Crime is down worldwide. So is hunger, war, rape and genocide.
The world is far from perfect and the Syrian crisis is very real and should not be minimized. But as tragic as things are in the Middle East, what is happening there is the exception, not the rule.
No, it just means that as education prevails, people are less prone to fall for insane cults. The people who disagree tend to be fundamentalists, communists, and Luddites.
Well, right now "this world is more peaceful" it depends where you live: Go to south america like Venezuela, Brasil, Colombia, Salvador, Mexico see the world there or go to Middle East, specially Siria and around there and see there. Go to africa and visit some countries there and see too. It isn't a "World Peaceful" there too.
If you have a single serial killer and your population doubles you are doing better, because statistically society should have produced a second serial killer. Each person's odds of being killed by a serial killer have dropped by 50%. I'm not sure in what way you think that's a bad thing.
Many charts cover only 30 years which is not really a long period in human history. Therefore, the deductions made on that charts are weak or only valid for that short time period. Beside this overall impression, I want to point out in detail the argument about democracy. There are more democracies now than in 1945 or even in 1988. However, this only looks on the name these states give themselves on paper. Many democracies suffer today from lobbying, like the US, the UK, and Germany, which has a negative impact on participation and limits real democratic processes. Furthermore, most Western democracies have an imbalance in media communication, with the all time low of FoxNews.
And it is even worse when you look at the democracies in east Europe. Especially at Hungary, where the prime minister Orban changed the constitution to limit the power of the supreme court.
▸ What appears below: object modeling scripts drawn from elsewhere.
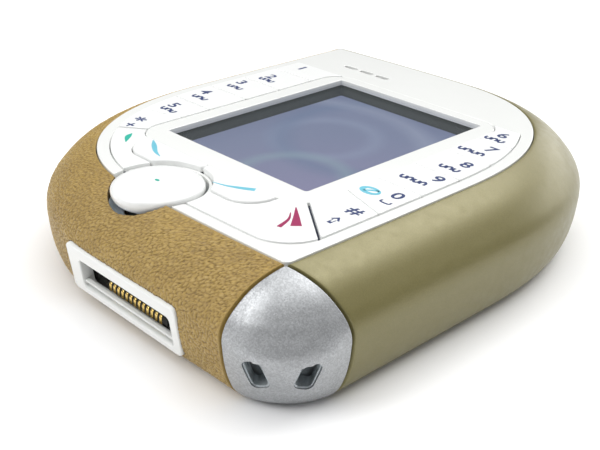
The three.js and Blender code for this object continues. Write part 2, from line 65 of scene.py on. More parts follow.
# The tip cap's crease, the brow over it, the groove under it, and the band that leans in below.
CREASE, CREASE_SAG, BROW, GROOVE, BAND_STEP, BAND_SLOPE = 9.7, 1.6, 0.62, 0.15, 0.05, 0.12
BROW_H, GROOVE_H, STEP_H, BAND_H, FOOT_H = 3.2, 0.7, 0.06, 4.2, 2.2
APEX = np.array([29.7, -34.9])
SEAM_RIGHT, SEAM_LEFT = 25.0, -108.0
WINDOW = dict(x=0.6, y=0.75, w=31.8, h=39.2)
BEZEL = dict(x0=-18.3, x1=19.9, y0=-23.3, y1=22.4, r=4.5)
KEY_A, KEY_B = 28.4, 33.7
ROWS = [21.8, 15.5, 7.7, -0.1, -8.15]
HASH_LINE = np.array([[17, -13.4], [21.8, -14.95], [31, -17.7]])
CALL_LINE = np.array([[12.2, -16], [34, -31.9]])
DISC = np.array([0.9, -32.6])
NOTCH_R, COVER_NOTCH_R = 7.6, 7.0
PORT = dict(x=6, z=6.4, w=25.6, h=7.8, depth=1.9, tilt=8)
POWER = dict(x=-2, w=9, h=3, z=9)
BATTERY = dict(x=0, y=-5.5, w=34, h=53)
CAMERA_AT, SPEAKER_AT = np.array([9, 31]), np.array([-12, 31])
SCREWS = [[24, 20], [-24, -20], [25, -27], [-25, 27]]
EARPIECE_AT = np.array([-15.5, 27.2])


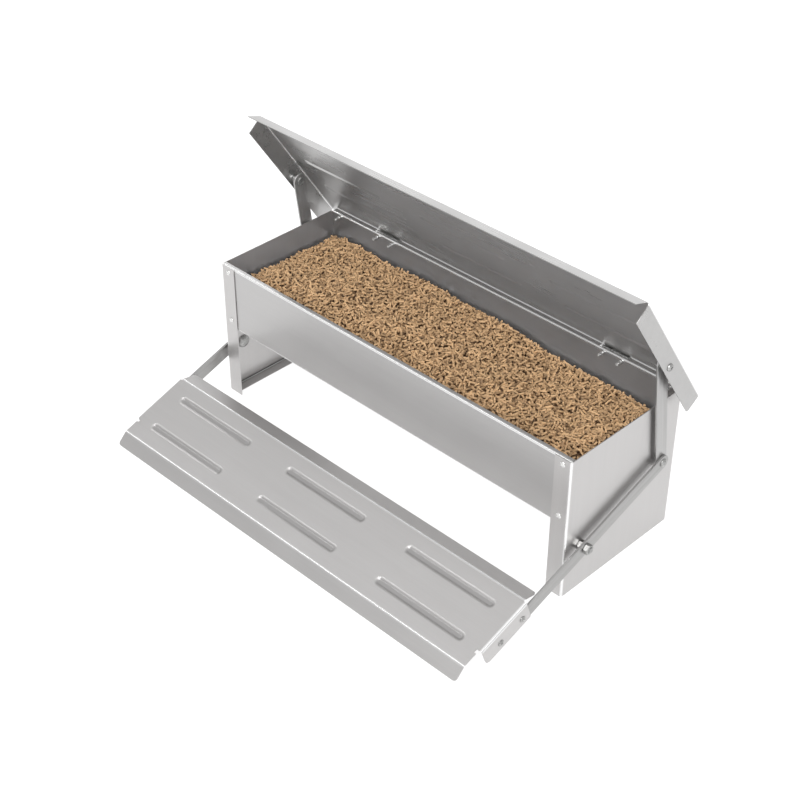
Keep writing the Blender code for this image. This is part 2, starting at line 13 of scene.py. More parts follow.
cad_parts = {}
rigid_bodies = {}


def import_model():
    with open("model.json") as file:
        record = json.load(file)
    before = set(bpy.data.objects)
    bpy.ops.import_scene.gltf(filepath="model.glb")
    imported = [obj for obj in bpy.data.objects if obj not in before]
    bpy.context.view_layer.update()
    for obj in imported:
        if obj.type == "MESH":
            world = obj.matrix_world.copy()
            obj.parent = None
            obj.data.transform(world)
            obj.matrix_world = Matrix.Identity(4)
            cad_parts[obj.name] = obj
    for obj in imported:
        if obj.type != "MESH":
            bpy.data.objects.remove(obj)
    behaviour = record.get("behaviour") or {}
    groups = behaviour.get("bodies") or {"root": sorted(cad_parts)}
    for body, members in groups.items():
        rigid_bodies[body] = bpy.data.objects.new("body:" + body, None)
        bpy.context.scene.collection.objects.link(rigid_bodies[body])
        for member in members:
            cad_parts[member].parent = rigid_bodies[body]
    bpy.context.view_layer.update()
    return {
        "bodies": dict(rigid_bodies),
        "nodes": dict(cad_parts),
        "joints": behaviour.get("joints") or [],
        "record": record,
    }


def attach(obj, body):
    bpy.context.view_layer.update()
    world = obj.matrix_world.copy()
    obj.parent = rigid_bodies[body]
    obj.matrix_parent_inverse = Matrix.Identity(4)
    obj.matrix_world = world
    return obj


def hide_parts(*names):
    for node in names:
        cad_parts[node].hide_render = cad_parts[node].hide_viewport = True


MM = 0.001
M6_HOLE = 3.3
M8_HOLE = 4.3
BAR_EDGE = 0.35
# Fold value at a bend's ends when it has a margin; it carries the painted fold highlight a little onto
# the flat sheet.
BEND_END = 0.6
Point = tuple[float, float]
LOG = logging.getLogger("poultry_feeder")


class Side(Enum):
    """The two ends of the feeder, with the sign of X on each."""

    LEFT = -1.0
    RIGHT = 1.0

    @property
    def label(self) -> str:
        """The side's name as the CAD nodes use it."""
        return self.name.lower()


class Body(Enum):
    """The rigid bodies that pieces ride on."""

    FRAME = "frame"
    LID = "lid_body"
    STEP = "treadle_body"
    LINK_LEFT = "link_left"
    LINK_RIGHT = "link_right"


class Slot(Enum):
    """The record's material slots."""

    SHEET = "aluminium_sheet"
    BAR = "aluminium_bar"
    ZINC = "zinc_steel"


# ---------------------------------------------------------------- node helpers


@dataclass
class NodeBench:
    """A small helper that adds and joins nodes in one tree.

    Args:
        tree: The material's tree or a shader node group.
    """

    tree: bpy.types.NodeTree

    def add(self, kind: str, **values: object) -> bpy.types.Node:
        """Add a node.

        Args:
            kind: The node's type without its ShaderNode prefix.
            values: Attributes of the node.

        Returns:
            The node.
        """
        node = self.tree.nodes.new(f"ShaderNode{kind}")
        for name, value in values.items():
            setattr(node, name, value)
        return node

    def join(self, source: bpy.types.NodeSocket, target: bpy.types.NodeSocket) -> None:
        """Link two sockets."""
        self.tree.links.new(source, target)

    def math(self, kind: str, first: object, second: object) -> object:
        """Add a Math node.

        Args:
            kind: The operation.
            first: A socket or a number.
            second: A socket or a number.

        Returns:
            The output socket.
        """
        node = self.add("Math", operation=kind)
        for socket, value in zip(node.inputs, (first, second)):
            if isinstance(value, bpy.types.NodeSocket):
                self.join(value, socket)
            else:
                socket.default_value = value
        return node.outputs[0]

    def blend(self, factor: object, low: object, high: object) -> object:
        """Mix two colours.

        Args:
            factor: The socket that mixes them.
            low: Colour where the factor is 0, as a socket or three numbers.
            high: Colour where the factor is 1.

        Returns:
            The output socket.
        """
        node = self.add("Mix", data_type="RGBA")
        self.join(factor, node.inputs["Factor"])
        for socket, value in ((node.inputs[6], low), (node.inputs[7], high)):
            if isinstance(value, bpy.types.NodeSocket):
                self.join(value, socket)
            else:
                socket.default_value = (*value, 1.0)
        return node.outputs[2]

    def ramp(self, source: object, low: float, high: float) -> object:
        """Stretch a mask so that low becomes 0 and high becomes 1.

        Args:
            source: The socket to stretch.
            low: Value that becomes 0.
            high: Value that becomes 1.

        Returns:
            The output socket.
        """
        node = self.add("MapRange", interpolation_type="SMOOTHSTEP")
        self.join(source, node.inputs["Value"])
        node.inputs["From Min"].default_value = low
        node.inputs["From Max"].default_value = high
        return node.outputs[0]

    def noise(self, vector: object, scale: float, detail: float, rough: float = 0.5) -> object:
        """Add a noise texture and return its factor.

        Args:
            vector: The socket with the place.
            scale: How fine the noise is.
            detail: How many finer layers it has.
            rough: How strong the finer layers are.

        Returns:
            The output socket.
        """
        node = self.add("TexNoise")
        self.join(vector, node.inputs["Vector"])
        node.inputs["Scale"].default_value = scale
        node.inputs["Detail"].default_value = detail
        node.inputs["Roughness"].default_value = rough
        return node.outputs["Fac"]


def new_group(name: str, inputs: dict[str, object], outputs: Sequence[str]) -> NodeBench:
    """Start a shader node group.

    Args:
        name: The group's name.
        inputs: Name to default value; a tuple makes a vector socket.
        outputs: Names of its number outputs.

    Returns:
        A bench on the group's tree.
    """
    tree = bpy.data.node_groups.new(name, "ShaderNodeTree")
    for label, value in inputs.items():
        kind = "NodeSocketVector" if isinstance(value, tuple) else "NodeSocketFloat"
        socket = tree.interface.new_socket(name=label, in_out="INPUT", socket_type=kind)
        socket.default_value = value
    for label in outputs:
        tree.interface.new_socket(name=label, in_out="OUTPUT", socket_type="NodeSocketFloat")
    return NodeBench(tree)


def rolled_grain_group() -> bpy.types.NodeTree:
    """Build the grain that rolling and brushing leave along one direction.

    Returns:
        A group with Stretch as its input, and Streak and Height as its outputs.
    """
    bench = new_group("rolled_grain", {"Stretch": (20.0, 600.0, 600.0)}, ("Streak", "Height"))
    source = bench.tree.nodes.new("NodeGroupInput")
    sink = bench.tree.nodes.new("NodeGroupOutput")
    place = bench.add("TexCoord")
    scaled = bench.add("VectorMath", operation="MULTIPLY")
    bench.join(place.outputs["Object"], scaled.inputs[0])
    bench.join(source.outputs["Stretch"], scaled.inputs[1])
    fine = bench.noise(scaled.outputs[0], 1.0, 3.0, 0.6)
    broad = bench.noise(scaled.outputs[0], 0.16, 2.0, 0.5)
    mixed = bench.math("ADD", bench.math("MULTIPLY", fine, 0.6), bench.math("MULTIPLY", broad, 0.4))
    bench.join(bench.ramp(mixed, 0.3, 0.7), sink.inputs["Streak"])
    bench.join(fine, sink.inputs["Height"])
    return bench.tree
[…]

He also favours a illiberal democracy, which is a democracy with no minority rights. That results at the end in no democracy at all. He is also racist beyond comprehension. And Poland just elected a very very very right wing party and president. The latter already stated that judges which are critical of his doings will face disciplinary actions. So there goes the separation of powers.
Or you could look at Greece. It does not matter which government they elect, the EU commission, the ECB, and the IMF define what happens in Greece. And it looks similar for Portugal, Spain, and Italy.
Therefore, democracy is presently in the West not in a good shape. And I do not know if they counted Russia as democratic country. And the situation in India is also not that positive. So I conclude that their assessment on democracy is not correct at all.
it seems a lot worse. Not just because of our news cycle either. Our economy crashed in 2008. It recovered, but virtually all of those gains were gobbled up by the investor class. Education has skyrocketed in cost (again, our investment class, who noticed that there was tons of money to be made on loans and lobbied hard to cut federal subsidies) and food prices are way, way up (there's that investment class again, with deregulation in our commodities market allowing them to skim 10-20% off our food supply).
Contrast that with the 70s, 80s and 90s where apart from an oil scare and a dip when manufacturing moved overseas things were mostly on the up and up.
Hi! I make Firefox Plug-ins. Check 'em out @ https://addons.mozilla.org/en-US/firefox/addon/youtube-mp3-podcaster/
What you seem to be missing is that War is a macro-aggressive, acute failure of society. Microaggression is a stealthy, sinister, chronic failure of society that is far more widespread and far more damaging to the long-term health of humanity than is an acute War that has a beginning and an end.
What you seem to be missing is that macroaggression is a real thing which kills people. Microaggression is in your head.
The SJWs are the reason that things are getting better, actually. Did you think the rise of concern over social justice and the decrease of violence in the world at large were just coincidental?
I don't really think so. Of course, this depends on how you define an SJW, but it seems to me that the most ardent social justice supporters tend to themselves become bullies, and when they do they're worse bullies than the classic schoolyard bully. Take for example mass shaming over a single tweet, or getting people fired just because they made a mildly sexist joke. And unlike a typical bully, there's nothing you can do about it. The SJW doesn't care though, just so long as they feel better about themselves for having done it.
There is already somewhat of a precedent that public shaming runs afoul of the 8th amendment. In fact, here's a quote from Benjamin Rush, who was one of the signers of the Declaration of Independence:
“Ignominy is universally acknowledged to be a worse punishment than death ... It would seem strange that ignominy should ever have been adopted as a milder punishment than death, did we not know that the human mind seldom arrives at truth upon any subject till it has first reached the extremity of error.”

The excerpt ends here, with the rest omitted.